For all the news you need to start your day, subscribe to the News Now newsletter. The best of Reuters news delivered right into your inbox absolutely free.
Refugees admitted to the United States from the small European nation of Moldova now outnumber those from Syria by three to one, although the number of Syrian refugees worldwide outnumbers the total population of Moldova. Our latest Special Report looks at how the Trump administration is reshaping the U.S. refugee program.
After months of waging a behind-the-scenes war against President Trump’s trade tariffs that have escalated far beyond what business groups once imagined, more than 60 U.S. industry groups are launching a coalition today to take the fight public.
Trump plans to sign an executive order as soon as today that will slap sanctions on any foreign companies or people who interfere in U.S. elections, based on intelligence agency findings, two sources familiar with the matter said. Read the exclusive.
Hurricane Florence, on track to become the first Category 4 storm to make a direct hit on North Carolina in six decades, howled closer to shore today, threatening to unleash pounding surf, days of torrential rain and severe flooding.
Apple is expected to blast further past the $1,000 price barrier when it launches new iPhones today, but Wall Street is most intrigued by how deep into its larger-than-ever lineup prices hikes may go.
The Turkish Central Bank is expected to raise interest rates tomorrow to calm a currency crisis, but forecasts for the scale of the increase vary widely as the bank balances concerns over lira weakness with worries about an economic slowdown.
The European Union must flex its muscles as a world power, EU chief executive Jean-Claude Juncker said today as he spoke critically of President Trump’s retreat from international engagement.

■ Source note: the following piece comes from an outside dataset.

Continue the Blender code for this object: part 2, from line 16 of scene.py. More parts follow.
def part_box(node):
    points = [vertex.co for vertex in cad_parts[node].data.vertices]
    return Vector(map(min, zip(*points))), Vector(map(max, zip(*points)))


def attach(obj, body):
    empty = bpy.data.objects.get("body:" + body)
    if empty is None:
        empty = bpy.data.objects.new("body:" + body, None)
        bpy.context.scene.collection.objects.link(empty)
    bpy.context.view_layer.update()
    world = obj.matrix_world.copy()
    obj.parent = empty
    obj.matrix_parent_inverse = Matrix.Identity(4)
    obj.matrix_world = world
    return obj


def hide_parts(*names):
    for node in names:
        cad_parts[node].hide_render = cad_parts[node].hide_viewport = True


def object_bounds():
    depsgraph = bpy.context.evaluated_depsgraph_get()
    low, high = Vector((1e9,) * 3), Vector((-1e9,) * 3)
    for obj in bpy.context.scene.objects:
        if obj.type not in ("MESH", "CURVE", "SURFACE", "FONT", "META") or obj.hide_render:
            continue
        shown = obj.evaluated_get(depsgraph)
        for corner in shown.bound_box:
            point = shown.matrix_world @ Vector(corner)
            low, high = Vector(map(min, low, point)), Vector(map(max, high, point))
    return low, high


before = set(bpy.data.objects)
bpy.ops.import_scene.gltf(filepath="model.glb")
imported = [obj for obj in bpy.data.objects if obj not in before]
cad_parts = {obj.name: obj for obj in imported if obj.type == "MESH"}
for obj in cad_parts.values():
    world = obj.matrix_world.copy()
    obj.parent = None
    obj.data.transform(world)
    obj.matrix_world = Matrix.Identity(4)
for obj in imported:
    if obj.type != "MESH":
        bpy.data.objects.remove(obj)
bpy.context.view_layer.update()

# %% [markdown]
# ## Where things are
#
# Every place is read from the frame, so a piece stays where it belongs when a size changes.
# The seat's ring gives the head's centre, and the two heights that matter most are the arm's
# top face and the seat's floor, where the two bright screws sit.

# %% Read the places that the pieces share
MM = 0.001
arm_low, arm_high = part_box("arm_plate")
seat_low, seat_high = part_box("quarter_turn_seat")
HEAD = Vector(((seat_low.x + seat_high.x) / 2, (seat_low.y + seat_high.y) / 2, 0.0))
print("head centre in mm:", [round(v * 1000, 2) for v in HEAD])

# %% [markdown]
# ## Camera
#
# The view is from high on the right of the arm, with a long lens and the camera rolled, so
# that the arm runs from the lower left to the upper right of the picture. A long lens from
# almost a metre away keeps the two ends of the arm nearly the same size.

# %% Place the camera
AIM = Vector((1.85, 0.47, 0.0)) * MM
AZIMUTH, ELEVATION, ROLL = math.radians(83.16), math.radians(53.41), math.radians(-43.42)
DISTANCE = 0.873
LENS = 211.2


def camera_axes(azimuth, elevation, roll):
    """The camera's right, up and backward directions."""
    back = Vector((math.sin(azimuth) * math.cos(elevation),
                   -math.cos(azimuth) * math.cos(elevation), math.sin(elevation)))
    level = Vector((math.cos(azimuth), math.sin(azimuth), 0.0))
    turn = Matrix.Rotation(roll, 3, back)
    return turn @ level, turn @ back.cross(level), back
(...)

Eleven Republican and Democratic U.S. senators urged President Trump’s administration to “use all tools at your disposal,” including imposing more economic sanctions, to ensure “the immediate, unconditional” release of two Reuters journalists imprisoned in Myanmar. Read the latest on their case here.

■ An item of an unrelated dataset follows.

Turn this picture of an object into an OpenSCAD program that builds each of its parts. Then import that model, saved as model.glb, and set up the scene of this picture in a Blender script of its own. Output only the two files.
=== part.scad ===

THE FINANCIAL CRISIS: 10 YEARS AFTER
What is ‘shadow banking’? Why do many think it poses some risk ten years after the 2008 financial crisis? Asia Finance Editor Jennifer Hughes explains in the latest installment of our multimedia series that reflects on what has changed in the ten years since Lehman Brothers’ fall.
Barney Frank helped craft the post-crisis rules that put banks back on track. In one of our latest podcasts, he talks with John Foley about how politics has made the system more fragile, why populism thrived on the right but fizzled on the left, and what it was like to be one of the few openly gay lawmakers.
In the run-up to the 2008 financial crisis, millions of amateur investors kept adding fuel to the overheating U.S. housing market by betting on quick profits in hotspots like Las Vegas or Miami. A decade later, house-flipping is making a comeback, but this time in some Rust Belt cities the last boom passed by.
The unnamed insiders who claim to be working clandestinely to resist Trump are not heroes, says Peter Van Buren, a State Department veteran. “No one should join the government to do only things they think are personally right; one serves the United States, and takes an oath to a Constitution."
Samsung has opened its biggest mobile store in the world in India, as it tries to take pole position in the world’s fastest growing major market for phones.